White Sands National Monument consists of about 176,000 acres of pure white gypsum “sand” dunes. It was made a national monument in 1933.
Hatch (pop. 1,136) is the self-proclaimed “Chile Capital of the World.” More than a dozen varieties of chile peppers are grown in the Hatch Valley.
George McJunkin, born a slave on a ranch in Texas, spent the last 14 years of his life trying to interest scientists in the spear points he found near Folsom, N.M. Four years after McJunkin’s death in 1922, scientists recognized that the spear points McJunkin found embedded in enormous bones proved humans lived and hunted in the area more than 10,000 ago.

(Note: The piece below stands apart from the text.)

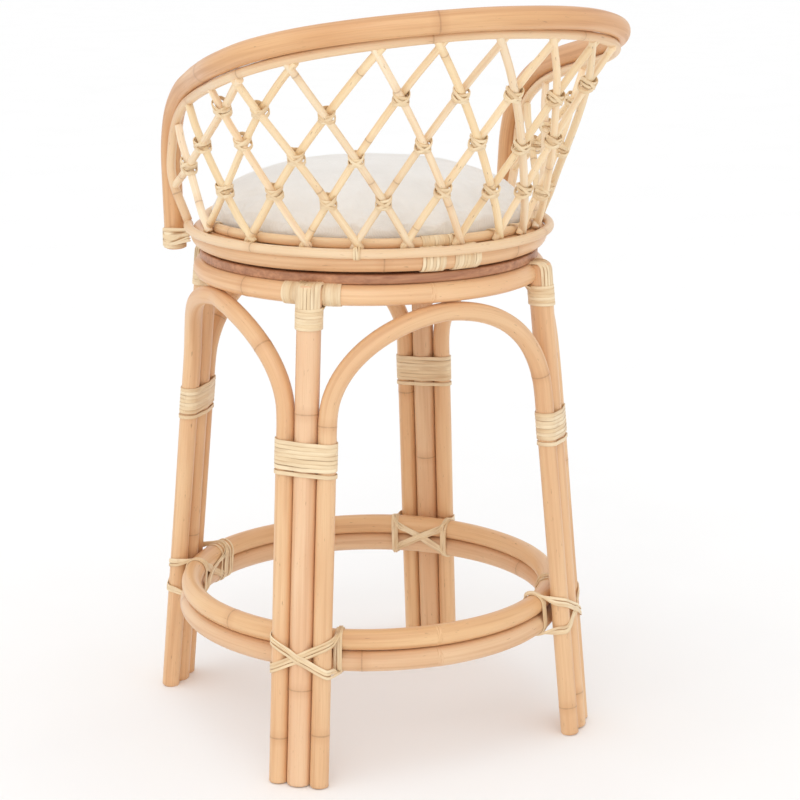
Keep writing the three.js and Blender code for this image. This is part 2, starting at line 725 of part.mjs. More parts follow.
function lattice() {
  const lines = rodLines();
  const solids = lines.map((line) => pole(rodPath(line, ROD_SPANS), ROD_R, ROD_SPANS, ROD_SIDES));
  for (const a of lines.filter((l) => l.side > 0)) {
    for (const b of lines.filter((l) => l.side < 0)) {
      const p = crossing(a, b);
      if (p) {
        const g = new THREE.OctahedronGeometry(KNOT_R, 0);
        g.translate(p.x, p.y, p.z);
        solids.push(toManifold(g));
      }
    }
  }
  const pieces = [
    pole(innerPolePoints, INNER_POLE_R + RING_NOTCH, THIN_POLE_STEPS, THIN_SIDES),
    hoop(SEAT_RING_RADIUS, SEAT_RING_Z, SEAT_RING_R + RING_NOTCH, RING_AROUND, RING_SIDES),
    hoop(INNER_RIM_RADIUS, INNER_RIM_Z, INNER_RIM_R + RIM_NOTCH, RING_AROUND, THIN_SIDES),
    hoop(OUTER_RIM_RADIUS, OUTER_RIM_Z, OUTER_RIM_R + RIM_NOTCH, RING_AROUND, THIN_SIDES),
  ];
  return largest(pieces.reduce((body, piece) => body.subtract(piece), joined(solids)));
}

// Cane wound round the seat ring between two bearings, cut clear of the rims that lie on it.
function seatRingWrap(deg0, deg1) {
  const path = arcPoints(SEAT_RING_RADIUS, SEAT_RING_Z, deg0, deg1, 3);
  const body = pole(path, around(SEAT_RING_R, WRAP_SIDES) + CANE_WALL, WRAP_STEPS, WRAP_SIDES);
  return clearOfSeatRings(body, (deg0 + deg1) / 2);
}

function clearOfSeatRings(body, deg) {
  const room = (radius, z, r, sides) => {
    const line = arcPoints(radius, z, deg - WRAP_ROOM_DEG, deg + WRAP_ROOM_DEG, RIM_ROOM_STEPS);
    return pole(line, around(r, sides), RIM_ROOM_STEPS, sides);
  };
  const ring = room(SEAT_RING_RADIUS, SEAT_RING_Z, SEAT_RING_R, WRAP_SIDES);
  const outer = room(OUTER_RIM_RADIUS, OUTER_RIM_Z, OUTER_RIM_R, RIM_ROOM_SIDES);
  const inner = room(INNER_RIM_RADIUS, INNER_RIM_Z, INNER_RIM_R, RIM_ROOM_SIDES);
  const [low, high] = [SEAT_BOARD_Z - WRAP_BORE.below, SEAT_BOARD_TOP + WRAP_BORE.above];
  const bore = cylinder(SEAT_BOARD_RADIUS + BOARD_NOTCH, low, high, BOARD_SIDES);
  return largest(body.subtract(ring).subtract(outer).subtract(inner).subtract(bore));
}

// Cane that ties the foot of an arm post to the seat ring.
function postBinding(side) {
  const foot = railCurve.getPointAt(side > 0 ? 1 : 0);
  const deg = THREE.MathUtils.radToDeg(Math.atan2(foot.x, foot.y));
  const bore = around(RAIL_R, POLE_SIDES) + POST_WRAP_SLACK;
  const tube = placed(
    band([[0, 0, bore]], CANE_WALL, POST_WRAP_Z1 - POST_WRAP_Z0, POLE_SIDES),
    new THREE.Vector3(foot.x + side * POST_WRAP_SHIFT, foot.y, (POST_WRAP_Z0 + POST_WRAP_Z1) / 2),
    new THREE.Vector3(0, 0, 1),
    new THREE.Vector3(1, 0, 0),
  );
  const higher = new THREE.Vector3(foot.x + side * POST_ROOM.out, foot.y + POST_ROOM.back, POST_ROOM.z);
  const post = pole([foot, higher], RAIL_R + POST_ROOM.slack, 1, POLE_SIDES);
  return largest(clearOfSeatRings(tube, deg).subtract(post));
}

// ---- assembly ----
const stool = new THREE.Group();
stool.name = 'rattan_swivel_stool';

function add(solid, name, material) {
  stool.add(toMesh(solid, name, material));
}

add(hoop(BASE_RING_RADIUS, BASE_RING_Z, BASE_RING_R, RING_AROUND, RING_SIDES), 'base_ring', POLE);
for (let i = 0; i < LEG_COUNT; i++) {
  add(legPole(i), `leg_pole_${i + 1}`, POLE);
  add(arch(i), `leg_arch_${i + 1}`, POLE);
  add(topBinding(i), `leg_top_binding_${i + 1}`, CANE);
  add(midBinding(i), `leg_mid_binding_${i + 1}`, CANE);
  add(footrestLashing(i), `footrest_lashing_${i + 1}`, CANE);
}
['upper', 'lower'].forEach((which, k) => {
  const z = footrestZ(k);
  add(hoop(footrestRadius(z), z, FOOTREST_R, RING_AROUND, RING_SIDES), `footrest_ring_${which}`, POLE);
});
add(baseBoard(), 'base_board', PLY);
add(plate(LOWER_PLATE_Z), 'swivel_lower_plate', STEEL);
add(race(), 'swivel_ball_race', STEEL);
add(plate(UPPER_PLATE_Z), 'swivel_upper_plate', STEEL);
screwSpots().forEach((spot, k) => {
  const lower = screw(LOWER_PLATE_Z + PLATE_THICK, BOARD_TOP - SCREW_DEPTH, spot);
  const upper = screw(UPPER_PLATE_Z, SEAT_BOARD_Z + SCREW_DEPTH, spot);
  add(lower, `lower_plate_screw_${k + 1}`, STEEL);
  add(upper, `upper_plate_screw_${k + 1}`, STEEL);
});
add(seatBoard(), 'seat_board', PLY);
add(hoop(SEAT_RING_RADIUS, SEAT_RING_Z, SEAT_RING_R, RING_AROUND, RING_SIDES), 'seat_ring', POLE);
const outerRimEnds = [-OUTER_RIM_END_DEG, OUTER_RIM_END_DEG];
const outerRimLine = arcPoints(OUTER_RIM_RADIUS, OUTER_RIM_Z, ...outerRimEnds, OUTER_RIM_STEPS);
add(poleThrough(outerRimLine, OUTER_RIM_R, THIN_SIDES), 'seat_outer_rim', THIN_POLE);
add(hoop(INNER_RIM_RADIUS, INNER_RIM_Z, INNER_RIM_R, RING_AROUND, THIN_SIDES), 'seat_inner_rim', THIN_POLE);
WRAP_DEGS.forEach(([from, to], k) => {
  add(seatRingWrap(from, to), `seat_ring_wrap_${k + 1}`, CANE);
});
add(pole(railPoints(), RAIL_R, RAIL_STEPS, RAIL_SIDES), 'top_rail', RAIL);
add(pole(innerPolePoints, INNER_POLE_R, THIN_POLE_STEPS, THIN_SIDES), 'rail_thin_pole', THIN_POLE);
add(lattice(), 'back_lattice', LATTICE);
add(postBinding(1), 'post_binding_right', CANE);
add(postBinding(-1), 'post_binding_left', CANE);
add(turned(CUSHION_PROFILE, CUSHION_SIDES), 'seat_cushion', CLOTH);

export default stool;
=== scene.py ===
"""Looks of a rattan swivel stool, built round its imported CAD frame.

Metres, +Z up, the open front of the seat faces -Y. Every pole is a swept tube and every binding is
wound from flat cane strip. Each mesh carries its own coordinates: "pole" is (across, across, along)
in metres, "joint" is the distance to the nearest rattan joint, and "tone" tells pieces apart.
"""

import math
import random

import bmesh
import bpy
import numpy as np
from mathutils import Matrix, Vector


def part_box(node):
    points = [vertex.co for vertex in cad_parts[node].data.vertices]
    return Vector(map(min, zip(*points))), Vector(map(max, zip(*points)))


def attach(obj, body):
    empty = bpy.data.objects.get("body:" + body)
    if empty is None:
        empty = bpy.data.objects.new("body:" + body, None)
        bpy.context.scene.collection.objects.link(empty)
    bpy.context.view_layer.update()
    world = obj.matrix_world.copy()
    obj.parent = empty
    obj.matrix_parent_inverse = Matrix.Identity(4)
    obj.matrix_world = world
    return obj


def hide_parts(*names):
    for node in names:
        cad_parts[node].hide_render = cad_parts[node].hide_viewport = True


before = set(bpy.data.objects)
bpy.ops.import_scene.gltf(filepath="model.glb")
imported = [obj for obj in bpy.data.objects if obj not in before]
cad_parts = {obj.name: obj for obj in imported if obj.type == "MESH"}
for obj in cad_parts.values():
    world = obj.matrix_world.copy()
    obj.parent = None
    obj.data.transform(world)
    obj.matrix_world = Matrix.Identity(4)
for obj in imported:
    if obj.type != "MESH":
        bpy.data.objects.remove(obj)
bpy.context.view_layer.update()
MM = 0.001

# ---- driving dimensions, as in the CAD ----
SWIVEL_Y = -57 * MM
LEG_COUNT = 4
LEG_FIRST_DEG = 37.6
LEG_FOOT_RADIUS = 268 * MM
LEG_LEAN = 0.0954
LEG_TOP_Z = 582.6 * MM
LEG_POLE_R = 14 * MM
SIDE_POLE_R = 11 * MM
SIDE_POLE_OFFSET = 25.3 * MM
BASE_RING_RADIUS = 201 * MM
BASE_RING_Z = 570.5 * MM
BASE_RING_R = 12.2 * MM
ARCH_SPRING_Z = 428 * MM
ARCH_APEX_Z = BASE_RING_Z - BASE_RING_R - SIDE_POLE_R - 0.3 * MM
FOOTREST_R = 12.5 * MM
FOOTREST_MID_Z = 154.8 * MM
MID_BINDING_Z = 385 * MM
COLLAR_Z = 545 * MM
COLLAR_LENGTH = 24 * MM
SLEEVE_DEG = 9.6
SADDLE_HALF = 12.5 * MM
LASH_DEG = 9.3
LASH_RISE = 18 * MM
SEAT_RING_RADIUS = 203 * MM
SEAT_RING_Z = 610 * MM
SEAT_RING_R = 13 * MM
BASE_BOARD_RADIUS, SEAT_BOARD_RADIUS = 205 * MM, 189.5 * MM
OUTER_RIM_RADIUS = 218.5 * MM
OUTER_RIM_Z = 620.4 * MM
OUTER_RIM_R = 5.7 * MM
OUTER_RIM_END_DEG = 108
INNER_RIM_RADIUS = 197 * MM
INNER_RIM_Z = 628.4 * MM
INNER_RIM_R = 6 * MM
RAIL_R = 12.4 * MM
RAIL_TILT = 0.03
RAIL_TILT_FROM_Z = 640 * MM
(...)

Francisco “Pancho” Villa’s 1916 guerilla raid on Columbus, N.M., was only the second time soldiers from a foreign country invaded the United States. The first was by the British during the War of 1812.
Buddy Holly recorded his 1957 hit song, Peggy Sue, at The Norman Petty Studios in Clovis. Jimmy Gilmer & the Fireballs also recorded their No. 1 song, Sugar Shack, at the same studios in 1963.
Carlsbad Caverns, near Carlsbad (pop. 26,535) contains more than 85 known caves, including Lechuguilla Cave, the country’s deepest limestone hole at 1,567 feet.
—More than 25,000 Anasazi sites have been identified in New Mexico by archeologists. The Anasazi, the ancestors of the Pueblo, were around for 1,300 years.
The Rio Grande is New Mexico’s longest river and runs the length of the state.
The bear cub that would become the fire safety symbol, Smokey the Bear, was found in 1950, trapped in a tree when the Lincoln National Forest was destroyed by fire.